In 1848, gold was discovered in the Sierra Nevada foothills, bringing a rush of people that suddenly transformed San Francisco into a booming city. However, by the mid-1850s when the military still had not developed the land on the military reservation, two local real estate developers moved in and built five large private homes, selling them to prominent San Francisco residents. One of the town’s elite who took up residency was John C. Fremont and his wife Jessie Benton Fremont, who lived at Black Point between 1860 and 1861. The Fremonts moved back east with the start of the Civil War when John was appointed Commander of the Department of the West in 1861.
With the threat of Confederate ships along the Pacific, the military ramped up its presence and took possession of the grounds, evicting the residents. In 1882, the military post officially became known as Fort Mason and General Irwin McDowell lived in the largest home, today known as the General’s Residence. McDowell undertook landscaping projects to stabilize the sand dunes with vegetation and the landscape took on a more manicured look common to military landscapes.

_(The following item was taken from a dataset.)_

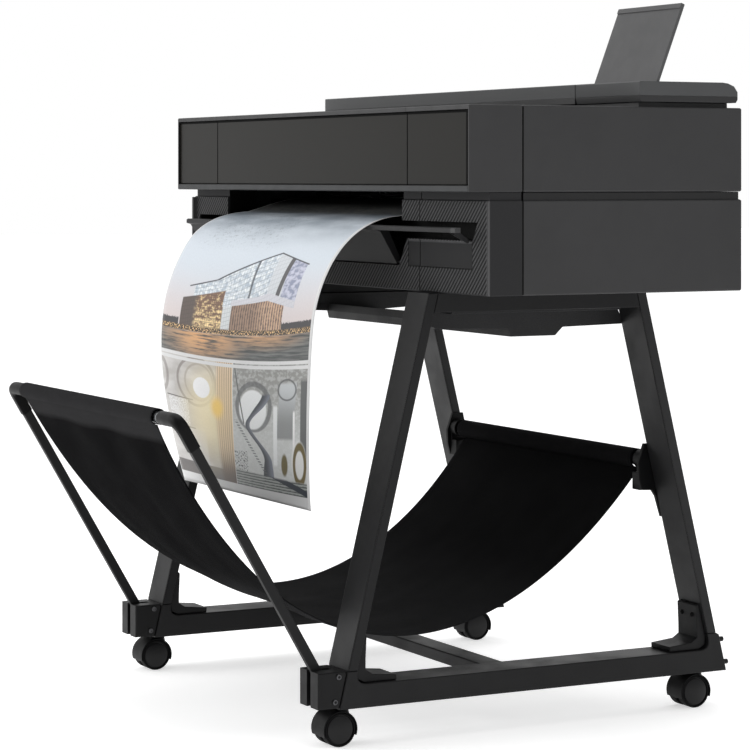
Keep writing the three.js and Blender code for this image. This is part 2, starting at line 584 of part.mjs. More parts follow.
function basketElbow() {
  const bend = 24;
  const [ay, az] = armPoint(ARM_LEN - 61);
  const [by, bz] = armPoint(ARM_LEN - bend);
  const [cy, cz] = armPoint(ARM_LEN);
  const path = new THREE.CurvePath();
  const corner = new THREE.Vector3(ARM_X, cy, cz);
  const low = new THREE.Vector3(ARM_X, by, bz);
  const high = new THREE.Vector3(ARM_X - bend, cy, cz);
  path.add(new THREE.LineCurve3(new THREE.Vector3(ARM_X, ay, az), low));
  path.add(new THREE.QuadraticBezierCurve3(low, corner, high));
  path.add(new THREE.LineCurve3(high, new THREE.Vector3(BASKET_HALF + 1, cy, cz)));
  const section = new THREE.Shape(disc(0, 0, 13.2, 14).map((p) => new THREE.Vector2(p[0], p[1])));
  const sweep = { steps: 14, extrudePath: path, bevelEnabled: false };
  const tube = solid(new THREE.ExtrudeGeometry(section, sweep));
  const [ny, nz] = [Math.cos(ARM_TILT) * 9.9, Math.sin(ARM_TILT) * 9.9];
  const [sy, sz] = armPoint(ARM_LEN - 80);
  const [ty, tz] = armPoint(ARM_LEN - 51.6);
  const socket = bar('x', [[sy - ny, sz - nz], [sy + ny, sz + nz], [ty + ny, tz + nz], [ty - ny, tz - nz]],
    ARM_X - 6.9, ARM_X + 6.9);
  const barBore = rod('x', cy, cz, BAR_R + GAP, 300, BASKET_HALF + 28, 16);
  return carve(tube, socket, barBore);
}

function frontBar() {
  const [y, z] = armPoint(ARM_LEN);
  const tube = rod('x', y, z, BAR_R, -BASKET_HALF - 27, BASKET_HALF + 27, 16);
  return mesh('basket_front_bar', tube, MAT.metal, [0, y, z]);
}

function rearBar() {
  const [y, z] = REAR_BAR;
  const tube = rod('x', y, z, 14, -BASKET_HALF - 20, BASKET_HALF + 20, 20);
  return mesh('basket_rear_bar', tube, MAT.steel, [0, y, z]);
}

// A plate on the inner face of the rear leg, with a boss round the bar and a lug below it.
function rearBarBracket() {
  const [y, z] = REAR_BAR;
  const outline = [[rearLegY(373) + 1, 373], [rearLegY(373) + LEG_T - 1, 373],
    [rearLegY(520) + LEG_T + 2, 520], [552, 520], [538.5, 482], [540, 450], [546, 428],
    [570.5, 426.8], [579.4, 414.4]];
  const plate = bar('x', outline, LEG_IN - 9, LEG_IN - GAP, 1);
  const lug = box(358, LEG_IN - 8, 546, 583, 427, 462, 1);
  const stay = box(LEG_IN - 16, LEG_IN - 8, 546, 583, 450, z, 0.5);
  const boss = rod('x', y, z, 20, 363, LEG_IN - 8, 20);
  const bore = rod('x', y, z, 14 + GAP, 340, 380, 20);
  return carve(fuse(plate, lug, stay, boss), bore);
}

// The cloth hangs in one curve between the two bars, with a sleeve round each.
function basketFabric() {
  const [fy, fz] = armPoint(ARM_LEN);
  const [ry, rz] = REAR_BAR;
  const hung = [[fy - 2, fz - BAR_R - 3], [-196, 80], [219, 26.5], [ry + 2, rz - 16]];
  const curve = new THREE.CubicBezierCurve(...hung.map((p) => new THREE.Vector2(...p)));
  const count = 34;
  const top = [];
  const low = [];
  for (let i = 0; i <= count; i += 1) {
    const p = curve.getPoint(i / count);
    const t = curve.getTangent(i / count);
    top.push([p.x - t.y, p.y + t.x]);
    low.push([p.x + t.y, p.y - t.x]);
  }
  const half = BASKET_HALF - 6;
  const hang = bar('x', [...low, ...top.reverse()], -half, half);
  const frontSleeve = bar('x', ring(fy, fz, 15.8, BAR_R + 0.5, 18), -BASKET_HALF, BASKET_HALF);
  const rearSleeve = bar('x', ring(ry, rz, 19.6, 14.5, 20), -352, 352);
  const clear = [rod('x', fy, fz, BAR_R + 0.5, -500, 500, 18), rod('x', ry, rz, 14.5, -500, 500, 20)];
  return mesh('basket_fabric', carve(fuse(hang, frontSleeve, rearSleeve), ...clear), MAT.fabric);
}

// ---------------------------------------------------------------- casters
function casterHood() {
  const z = WHEEL_R;
  const shell = bar('x', ring(TRAIL, z, 34.9, 32.9, 28), -27, 27);
  const floor = box(-40, 40, -80, 80, -20, z - 12);
  const web = rod('x', TRAIL, z, 33, -4.5, 4.5, 28);
  const hub = rod('z', 0, 0, 14, z + 22, RAIL_Z0 - 0.7, 20);
  const crown = fuse(hub, box(-14, 14, TRAIL - 4, 12, z + 22, RAIL_Z0 - 5));
  const stem = rod('z', 0, 0, 5, 58, RAIL_Z0 + 24, 16);
  const wheels = [rod('x', TRAIL, z, 32.5, 5, 26.6, 28), rod('x', TRAIL, z, 32.5, -26.6, -5, 28)];
  const axleBore = rod('x', TRAIL, z, 4.4, -10, 10, 14);
  const low = box(-40, 40, -80, 80, -20, z - 14);
  const frame = carve(fuse(carve(shell, floor), carve(web, low)), axleBore);
  return carve(fuse(frame, crown, stem), ...wheels);
}

function casterWheels() {
  const z = WHEEL_R;
  const tyre = (x0, x1) => bar('x', disc(TRAIL, z, WHEEL_R, 26), x0, x1, 2);
  return fuse(tyre(5.4, 26), tyre(-26, -5.4), rod('x', TRAIL, z, 4, -20, 20, 14));
}

function caster(label, x, y) {
  const hood = mesh(`caster_hood_${label}`, casterHood().translate([x, y, 0]), MAT.plastic, [x, y, RAIL_Z0]);
  const axle = [x, y + TRAIL, WHEEL_R];
  const wheels = mesh(`caster_wheels_${label}`, casterWheels().translate([x, y, 0]), MAT.rubber, axle);
  return [hood, wheels];
}

// ---------------------------------------------------------------- assembly
function pair(name, manifold, material) {
  return sides.map(([side, flip]) => mesh(`${name}_${side}`, flip(manifold), material));
}

const covers = group('covers', upperShell(), lowerShell(), frontFrame(), lowerTrim(),
  frontPanel('front_panel_left', -654.4, PANEL_SPLIT_L - 0.6, 1035.4, 1171.6), windowCover(), inkDoor(),
  bezelCentre(), bezelRight(), outputFlap(), rollCover(), feederHousing(), sheetSupport(), powerButton());

const mechanism = group('mechanism', chassis(), platen(), guideRod(), carriage(), driveBelt(), motor(),
  feedRoller(), pinchRollers(), spindle(), paperRoll(), inkTanks(), powerInlet(), printedSheet());

const stand = group('stand', pair('foot_rail', footRail(), MAT.steel),
  pair('front_leg', leg(frontLegY, SOCKET_FRONT + GAP, STAND_TOP), MAT.steel),
  pair('rear_leg', leg(rearLegY, SOCKET_REAR + GAP, STAND_TOP), MAT.steel),
  pair('top_beam', topBeam(), MAT.steel), lowerCrossBeam(), upperCrossBeam(),
  pair('front_bracket', cornerBracket(frontLegY, 1), MAT.plastic),
  pair('rear_bracket', cornerBracket(rearLegY, -1), MAT.plastic),
  pair('basket_clamp', clampBlock(), MAT.plastic));

const basket = group('basket', pair('basket_arm', basketArm(), MAT.steel),
  pair('basket_elbow', basketElbow(), MAT.plastic), frontBar(), rearBar(),
  pair('rear_bar_bracket', rearBarBracket(), MAT.plastic), basketFabric());

const casters = group('casters',
  caster('front_right', ARM_X, SWIVEL_Y[0]), caster('front_left', -ARM_X, SWIVEL_Y[0]),
  caster('rear_right', ARM_X, SWIVEL_Y[1]), caster('rear_left', -ARM_X, SWIVEL_Y[1]));

const plotter = group('plotter', covers, mechanism, stand, basket, casters);
plotter.position.set(0, DEPTH_SHIFT, 0);

export default group('large_format_plotter', plotter);
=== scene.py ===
# The looks of the large format plotter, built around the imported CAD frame.
# Metres throughout; sizes given to P() and its helpers are in millimetres.
import json
import math

import bmesh
import bpy
from mathutils import Matrix, Vector, noise


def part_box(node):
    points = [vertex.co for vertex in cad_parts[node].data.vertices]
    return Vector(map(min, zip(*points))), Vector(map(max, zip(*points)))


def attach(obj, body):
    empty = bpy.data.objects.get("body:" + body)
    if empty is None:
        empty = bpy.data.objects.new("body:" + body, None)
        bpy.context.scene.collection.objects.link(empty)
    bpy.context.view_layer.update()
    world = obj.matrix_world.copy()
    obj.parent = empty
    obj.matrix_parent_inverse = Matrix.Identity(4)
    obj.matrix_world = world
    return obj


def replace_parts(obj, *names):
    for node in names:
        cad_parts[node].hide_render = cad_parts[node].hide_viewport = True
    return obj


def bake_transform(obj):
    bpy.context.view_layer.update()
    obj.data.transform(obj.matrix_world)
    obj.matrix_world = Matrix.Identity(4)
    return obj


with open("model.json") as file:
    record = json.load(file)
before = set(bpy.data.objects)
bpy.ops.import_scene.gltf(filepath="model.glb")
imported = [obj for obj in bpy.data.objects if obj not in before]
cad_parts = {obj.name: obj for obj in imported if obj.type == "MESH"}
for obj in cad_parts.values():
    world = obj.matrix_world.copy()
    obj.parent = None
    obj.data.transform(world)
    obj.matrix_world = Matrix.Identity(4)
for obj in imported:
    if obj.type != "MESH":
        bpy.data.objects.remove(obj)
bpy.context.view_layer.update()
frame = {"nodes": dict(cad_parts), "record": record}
NODES = frame["nodes"]
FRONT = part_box("front_frame")[0].y      # plane of the machine's front, the zero of the y sizes below
SEAM_L = -0.451                         # joints between the three front panels, along x
SEAM_R = 0.417
SHEET_W = 0.709                         # width of the hanging print
CLOTH_HALF = 0.352                      # half the width of the basket cloth


def P(x, y, z):
    """A point given in millimetres, y counted back from the machine's front plane."""
    return Vector((x / 1000, FRONT + y / 1000, z / 1000))


# ------------------------------------------------------------------ camera, first of all
cam_data = bpy.data.cameras.new("photo_camera")
cam = bpy.data.objects.new("photo_camera", cam_data)
bpy.context.collection.objects.link(cam)
cam.location = P(4816.24, -2366.98, 1049.73)
cam.rotation_euler = (math.pi / 2, 0, math.radians(62.375))
cam_data.sensor_width = 36
cam_data.lens = 127.44
cam_data.shift_y = -0.26404
cam_data.clip_end = 100
bpy.context.scene.camera = cam


# ------------------------------------------------------------------ shader helpers
def lin(r, g, b):
    """8-bit sRGB to linear."""
    f = lambda c: c / 12.92 if c <= 0.04045 else ((c + 0.055) / 1.055) ** 2.4
    return (f(r / 255), f(g / 255), f(b / 255), 1.0)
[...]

The Fort Mason landscape underwent many changes over the years with encampments after the 1906 earthquake, the Panama Pacific International Exposition, WWI, WWII, and the eventual transition to being the Headquarters of the NPS in 1972. In 1972, the Officers’ Quarters on East Black Point was listed on the National Register of Historic Places.
Today, Fort Mason is the headquarters of the GGNRA. While lawn mowing and ornamental plantings are tended to by NPS, the hillside of East Black Point that was once gardened has been left on its own up until now. An uptick in criminal activities prompted NPS law enforcement to invest in clearing sightlines into the secluded and overgrown area.
Just like the Alcatraz project, the NPS and Parks Conservancy are dedicating staff to get the Black Point Historic Gardens project underway. Project Manager Diane Ochi of the Parks Conservancy is working with NPS Historical Landscape Architect Amy Hoke to bring these gardens back from more than 65 years of neglect. And just like the Gardens of Alcatraz project, there is a sense of urgency to save heirloom plants and reverse years of neglect.
The Cultural Landscape Report made treatment recommendations for addressing problems such as the loss of historic specimen trees, vegetation management, obstruction of historical views, and hazardous walkways. Current goals for Black Point are to restore the public walkways and open up views out to the Bay, and to replant the hillside with a mix of ornamental and native herbaceous plants. And, just like with the Gardens of Alcatraz, the desire is to balance natural and cultural resources, interpret the gardens for visitors’ experience, and devise ways to involve the community.
As with any new project, coming up with ways to fund and sustain the work is key. The Helium Stewardship Act of 2013 is providing funds that may be used for deferred maintenance, especially as it applies to infrastructure. The cost-share match required with the use of the grant is being met by the Parks Conservancy, which can include in-kind donations such as volunteer hours.
With limited funding in place and a time frame in which the funding needs to be spent, how to spend the funds becomes a priority. Walking the gardens, obvious places to start are freeing overgrown trees that are being choked with ivy, removing invasive Siberian elm (Ulmus pumila), and repairing the teetering walkways and stairs.
On a bright morning in July 2017, Alcatraz garden volunteers were invited to be the first group to clear vegetation away from a walkway for the installation of a goat fence. Goats, the second volunteer group, then chewed their way through the overgrowth and left a clean site for the next phase of trash pickup. A contractor collected more than 2000 pounds of litter! Construction to repair the pathways is expected to get underway in June 2019 and be completed in October, followed by planting during the winter rainy season.
A stewardship program called the Historic Gardens of Black Point was launched in February 2018. The group meets every third Saturday to tackle a part of the project. Corporate workgroups are also getting involved during the week to help out.